Race performing with David Dorfman in Mid-Tide, which premiered at Connecticut College last year.Photo by Lauren Cress, courtesy of Connecticut College
An evolving curriculum
As the landscape of what it means to dance professionally evolves, Race and the rest of the faculty at Connecticut College are committed to holistically preparing undergrads for life after college. “We’re finding ways to allow all dance forms to be equal and relevant to the major,” she says. Connecticut’s past model had first-year majors attending a modern technique class three days a week and a ballet class twice a week. “This fall,” she says, “they’ll have a three-day course that will rotate each week, so that all of our modern teachers will teach a week, but so will our Afro-Caribbean teacher, and so will our West African teacher, and we’ll probably have a hip-hop teacher.” The idea is to give students more of an introduction to different forms right away, so that they can “contextualize the connections between dance forms and the cultural differences,” says Race. Students can then choose if they want to focus, for example, on West African or improvisation.

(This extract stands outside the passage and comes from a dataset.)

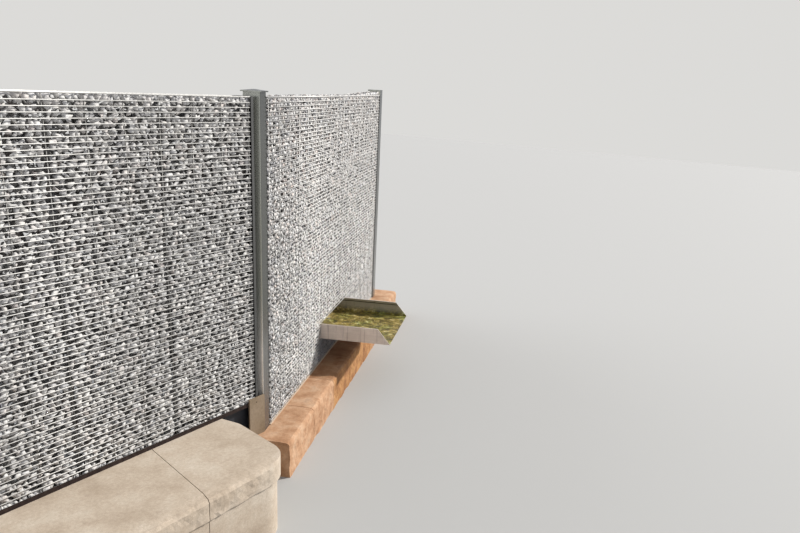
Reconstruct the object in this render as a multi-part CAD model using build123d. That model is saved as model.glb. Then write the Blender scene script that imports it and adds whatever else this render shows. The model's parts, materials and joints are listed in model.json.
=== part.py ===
from build123d import *
import math
import os

# Gabion garden wall: fence-type gabion bays in two straight runs that meet at a bent corner.
# Millimetres, z up. The origin is on the ground under the corner post's axis.
# The left run goes along -x, the right run turns back by the bend angle; the pond side faces -y.

# overall heights
TOP = 2250.0            # centre of the top rods
KERB_TOP = 240.0        # sandstone kerb under the right run
PLINTH_TOP = 450.0      # sandstone plinth under the left run
BEND = 23.85            # plan angle between the two runs, degrees

# bay
UPRIGHTS = 17           # upright wires of one mat
PITCH_X = 200.0         # between uprights
PITCH_Z = 25.0          # between rows
TOP_STEP = 29.5         # from the top rod to the first row
WIRE = 5.0
ROD = 8.0
EDGE = 31.0             # outermost upright to the end of the bay
BAY = PITCH_X * (UPRIGHTS - 1) + 2 * EDGE

# section through a bay, measured from its middle plane
CORE = 49.0             # face of the stone fill
SKIN = CORE + 2 * WIRE  # outside of the row wires
SHEET = 3.0
HALF = SKIN + SHEET     # outside of the end channels
FLANGE = 20.0
MAT_GAP = 2.0           # mat ends stay this far off the channel web

# ties and the slots they lie in
TIE_EVERY = 3
SLOT = 9.0
TIE_STEP = 400.0
TIE_LOW = 60.0          # no tie closer than this to the bay's floor
TIE_CLEAR = 20.0        # nor to the spout's window

# rail under the left run, base plate under the right run
RAIL_LIP = 24.0
BASE = 5.0

# posts and caps
POST = 100.0
POST_WALL = 4.0
POST_ROUND = 4.0
END_DEEP = 2 * HALF     # the right end post is as deep as the bay
POST_OVER = 30.0        # post above the top rods
END_OVER = 48.0         # the right end post stands a little higher
FOOT_CLOSE = 6.0        # plate that closes a post's foot
CAP = 120.0
CAP_LIP = 3.0
CAP_RISE = 8.0
CAP_PLATE = 3.0
CAP_TIP = 12.0          # flat left at the top of the pyramid
STONE_GAP = 2.0         # cut-outs in the stone round the posts

# where the left run ends beside the turned corner post
LEFT_END = -72.0
LUG_H = 60.0
LUG_W = 40.0
LUG_IN = 150.0          # lowest and highest lug from the ends of the bay

# spout, in the right bay
SPOUT_X = 1213.0
SPOUT_W = 817.0
SPOUT_Z = 441.0
SPOUT_H = 119.0
SPOUT_TOP_OUT = 450.0   # level top edge in front of the bay
SPOUT_OUT = 550.0       # lip of the floor
SPOUT_LIP = 12.0
SPOUT_GAP = 2.0
INLET_R = 30.0
INLET_OUT = 40.0

# sandstone
JOINT = 4.0
KERB_FRONT = 262.0
KERB_BACK = 95.0
KERB_START = -175.0
KERB_FIRST = 380.0      # first joint
KERB_STONE = 540.0
KERB_PAST = 278.0       # kerb past the right end post's axis
KERB_CHAMFER = 10.0
PLINTH_FRONT = 680.0
PLINTH_BACK = 100.0
PLINTH_ROUND = 200.0    # front corner of the plinth's end near the corner post
SLAB_T = 120.0
SETBACK = 15.0
TIP_X = -361.0          # the plinth's end is convex in plan: its tip, and the slant on both sides
TIP_Y = -190.0
TIP_FRONT = 12.3
TIP_BACK = 7.5
TIP_ROUND = 150.0
FIRST_JOINT = -867.0    # at the run's middle plane
FIRST_SLANT = 15.0      # degrees in plan, the one joint that shows
SECOND_JOINT = -1990.0
SLAB = 1050.0
PLINTH_PAST = 164.0     # plinth past the left end post
CORNER_ZONE = 100.0     # the free end's front corner lies further out than this from its tip
FOOTING_END = -380.0    # its face towards the plinth
FOOTING_FRONT = 25.0
FOOTING_BACK = 80.0
FOOT_W = 130.0
FOOT_T = 10.0
FOOT_TOP = 495.0
FOOT_HOLE_R = 4.0


def block(x0, x1, y0, y1, z0, z1):
    """A box between six planes."""
    return Pos((x0 + x1) / 2, (y0 + y1) / 2, (z0 + z1) / 2) * Box(x1 - x0, y1 - y0, z1 - z0)


def bar(start, end, size):
    """A square bar for a wire, along x or z."""
    h = size / 2
    if abs(end[0] - start[0]) > 0:
        return block(start[0], end[0], start[1] - h, start[1] + h, start[2] - h, start[2] + h)
    return block(start[0] - h, start[0] + h, start[1] - h, start[1] + h, start[2], end[2])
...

Race is also teaching a new class in the fall: dance pedagogy. “For the students who want to dance professionally,” she says, “it’s really important to offer a dance pedagogy class,” so that they can supplement their careers with teaching jobs. It’s also a way to give back to the community in New London, Connecticut, she says, and she’s in the process of trying to set up a dance program within local schools to give undergrads teaching experience.